Footnote 2: Other codecs like h.265 (with the x265 encoder) or VP9 can offer even better rate distortion tradeoffs, but at the cost of much more CPU time to encode. For a fixed encode time, I'm not sure if there's any advantage to x265 over x264. But decoder compatibility with h.265 is much less widespread than h.264.
Decode compatibility is very good for h.264 main profile, and hopefully also high profile these days. (8x8 DCT is most useful for high resolutions like 1080p and especially 4k.) x264's default is high profile.
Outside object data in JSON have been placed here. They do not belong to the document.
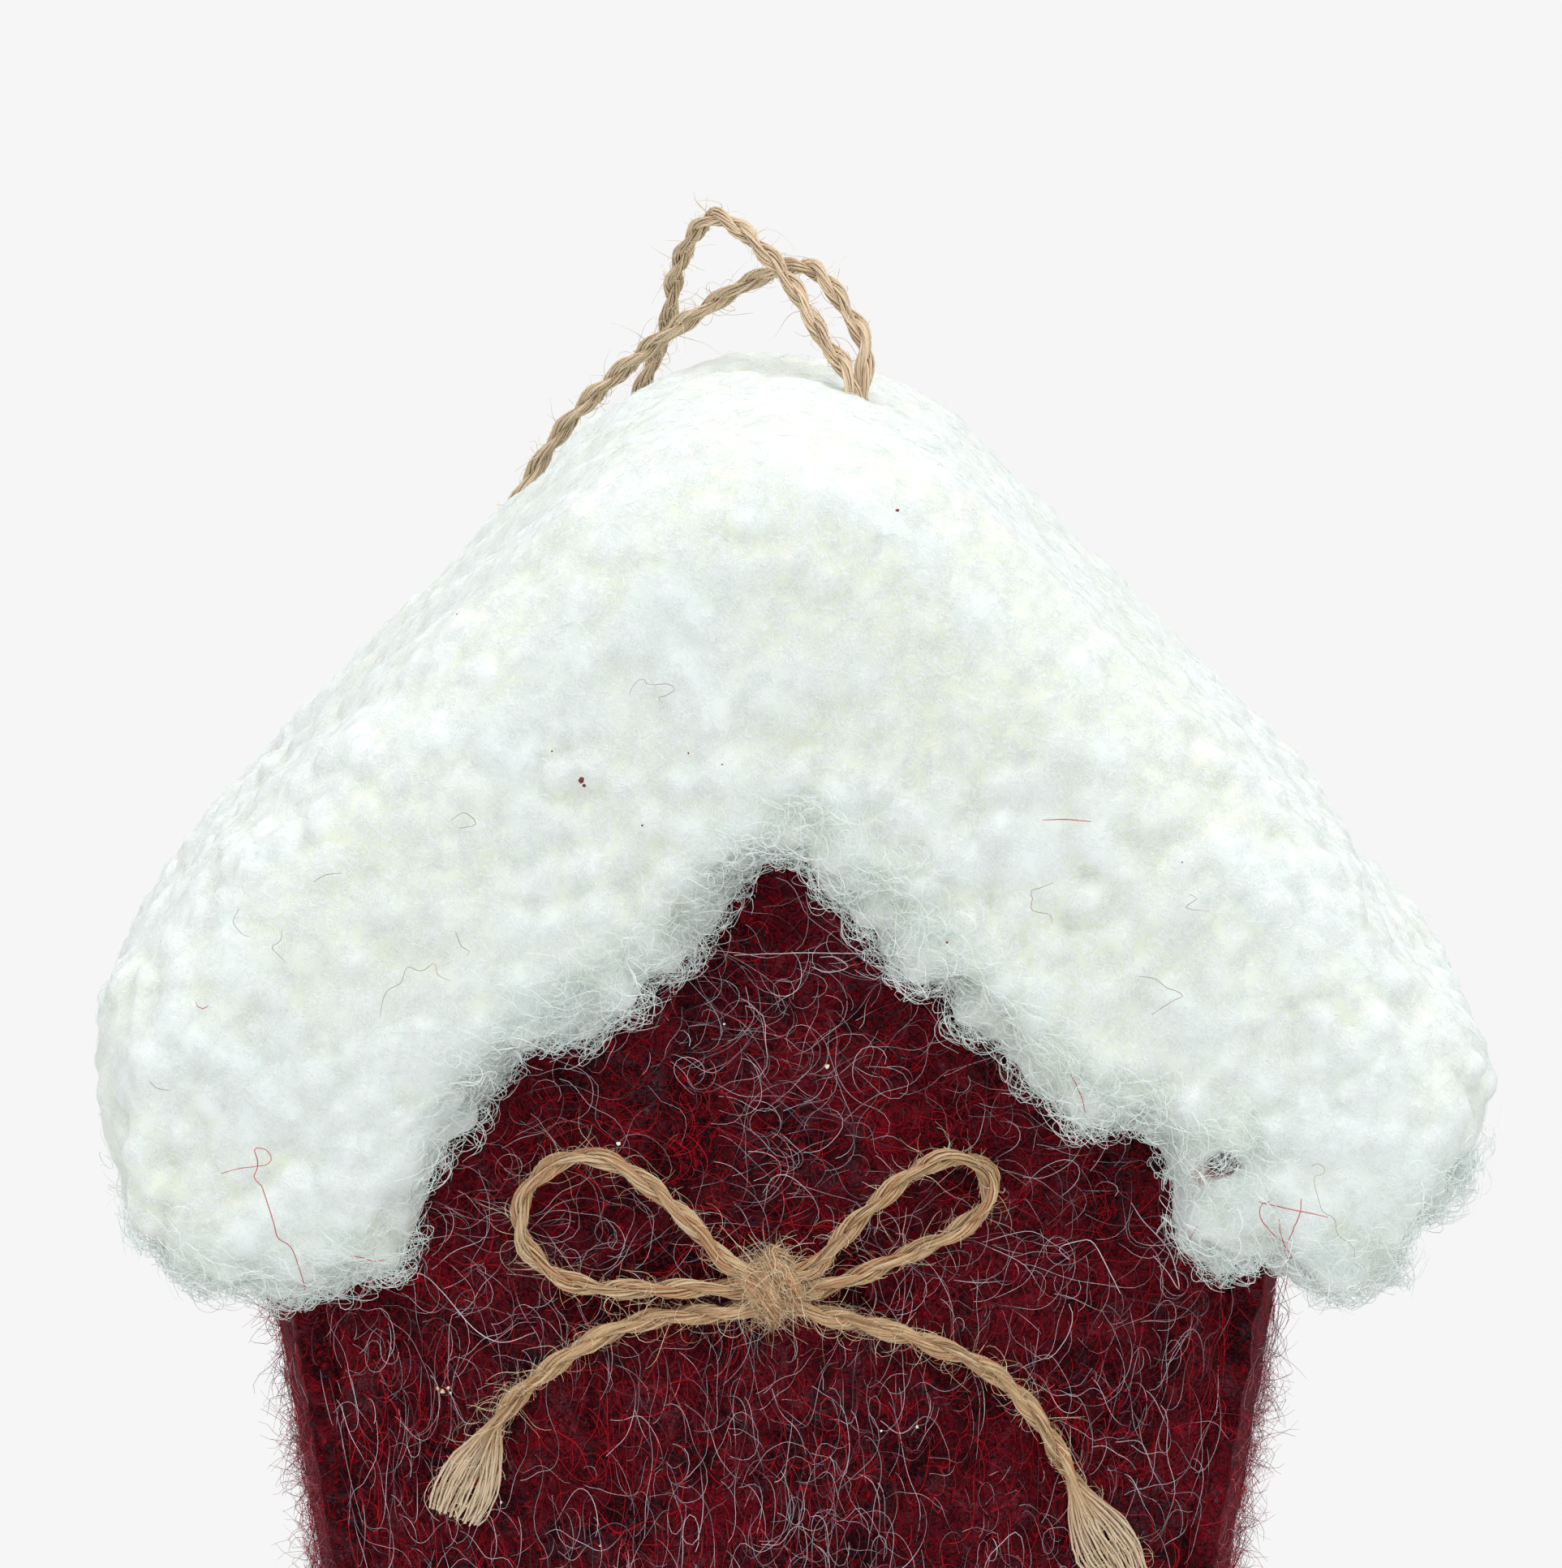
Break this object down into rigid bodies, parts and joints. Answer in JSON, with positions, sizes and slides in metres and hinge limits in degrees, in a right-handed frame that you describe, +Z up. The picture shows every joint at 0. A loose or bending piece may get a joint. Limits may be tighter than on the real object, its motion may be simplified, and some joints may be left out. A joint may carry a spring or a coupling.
{
  "type": "felt house ornament",
  "caption": "Stuffed dark red felt house with a thick white fleece gable roof, a jute twine bow on its front and a twine hanging loop at the ridge.",
  "frame": {"origin": "middle of the flat base, on the surface that the house stands on; the loop's twine is left out of it", "axes": "+Z up to the ridge, -Y out of the front with the bow, +X to the viewer's right"},
  "size_m": [0.1126, 0.0593, 0.1413],
  "materials": {
    "felt": "thick hairy wool felt, dark red mottled with near black and pale grey fibres",
    "fleece": "curly cream-white sherpa fleece with a deep nubby pile",
    "twine": "natural jute twine, loosely plied, hairy",
    "filling": "loose white fibre filling",
    "board": "plain grey-brown card board",
    "glue": "set hot-melt glue"
  },
  "bodies": {
    "root": {"base_panel": "felt", "front_panel": "felt", "back_panel": "felt", "side_panel_left": "felt", "side_panel_right": "felt", "top_panel_left": "felt", "top_panel_right": "felt", "stuffing": "filling", "roof_board_left": "board", "roof_board_right": "board", "roof_fleece": "fleece", "loop_anchor_knot": "twine", "hanging_loop": "twine", "bow_glue_spot": "glue", "bow_knot": "twine", "bow_loop_left": "twine", "bow_loop_right": "twine", "bow_tail_left": "twine", "bow_tail_right": "twine", "bow_fray_left": "twine", "bow_fray_right": "twine"}
  },
  "joints": []
}
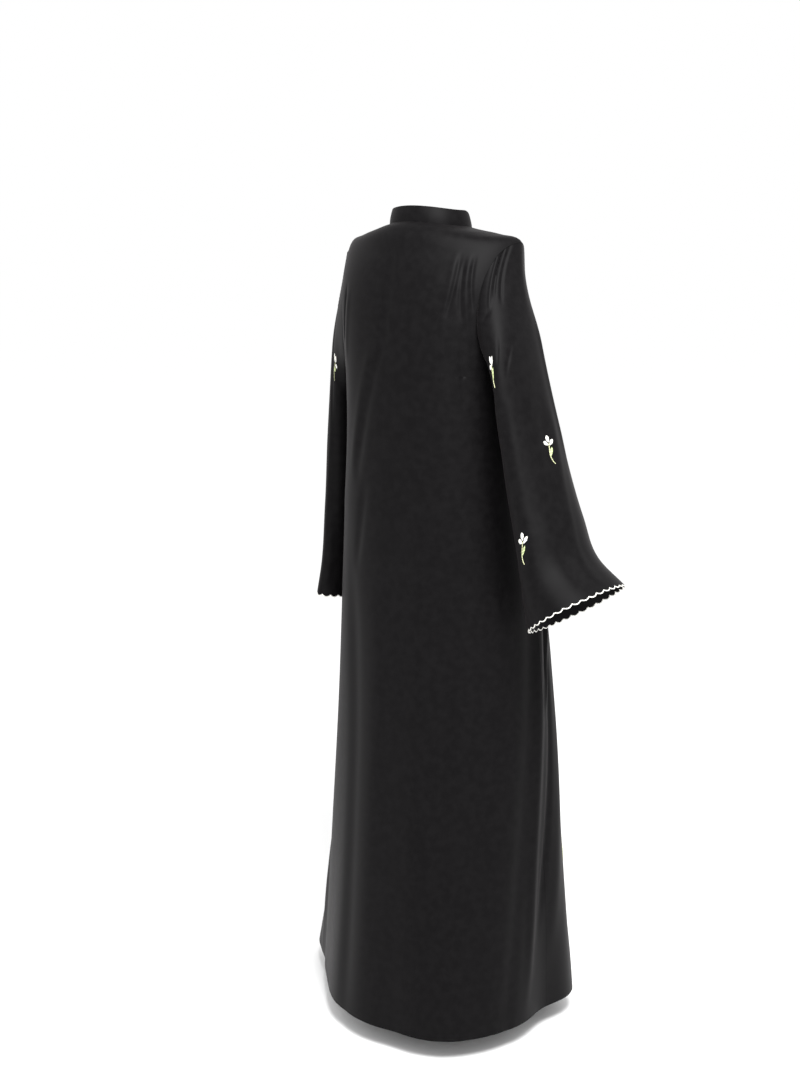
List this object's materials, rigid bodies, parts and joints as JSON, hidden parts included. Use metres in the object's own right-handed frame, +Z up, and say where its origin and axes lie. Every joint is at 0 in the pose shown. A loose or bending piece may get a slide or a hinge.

Some obsolete mobile devices might only have hardware decode for h.264 baseline profile, but that's significantly worse quality per bitrate (no B-frames, and no CABAC, only the less efficient CAVLC for the final step of losslessly encoding structs into a bitstream.)
Solution 2:
The presets don't control the speed of the encoding. They enable or disables compression features (usually called "tools"). When using a slower preset, more tools are enabled. But since every video is different, it's impossible to get the balance perfect for every video every time.
In the case of your specific content, one of those tools is taking more CPU and more bits, but it will generate higher quality video while still fitting inside the bitrate envelope.